A quick look at the documentation shows that the CPU utilization number is “…relative to the amount of time the kernel spends in the idle loop process.” That means that there’s something tracking the time the CPU is in the idle loop process. If the server has been up for 10,000 seconds and it has been in the idle loop for 7,000 seconds, then the utilization (the 3,000 seconds NOT in the idle loop) is 30%.

What is the idle loop? It’s when the CPU is, in essence, sitting and twiddling its thumbs waiting for an event to occur. Thus, a CPU that got a 30% utilization spends more than twice that amount of time (70%) doing absolutely no work.

Suppose you spent 70% of your time in the “idle loop.” Not even surfing the ‘Net, clipping your nails or sipping coffee – just sitting in your chair waiting for an event to occur? Would your boss think there was a problem? You bet she would. But would she think you were overworked?

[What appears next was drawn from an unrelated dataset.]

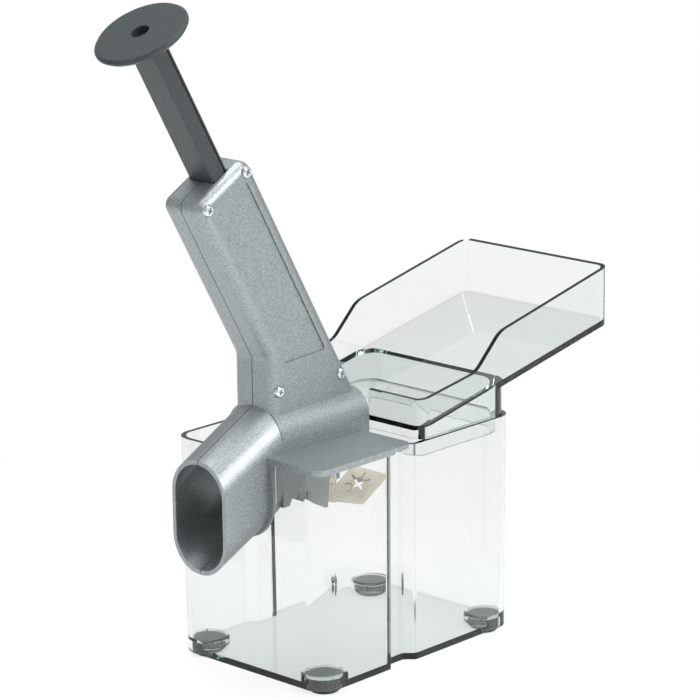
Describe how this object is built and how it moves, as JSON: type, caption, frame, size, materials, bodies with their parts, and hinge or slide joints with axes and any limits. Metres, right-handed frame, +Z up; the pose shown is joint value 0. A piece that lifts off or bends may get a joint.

I sincerely doubt it.

A CPU that’s utilized at an average of 50% is probably ideal, but higher spikes – even to 100% – can be tolerated. Under 30% and that server is good candidate for consolidation with another layabout server in your network.

Maintaining the network isn’t rocket science, you know. Most of it is simple logic and rational thinking. Of course if we all thought rationally we might not have chosen a career in IT.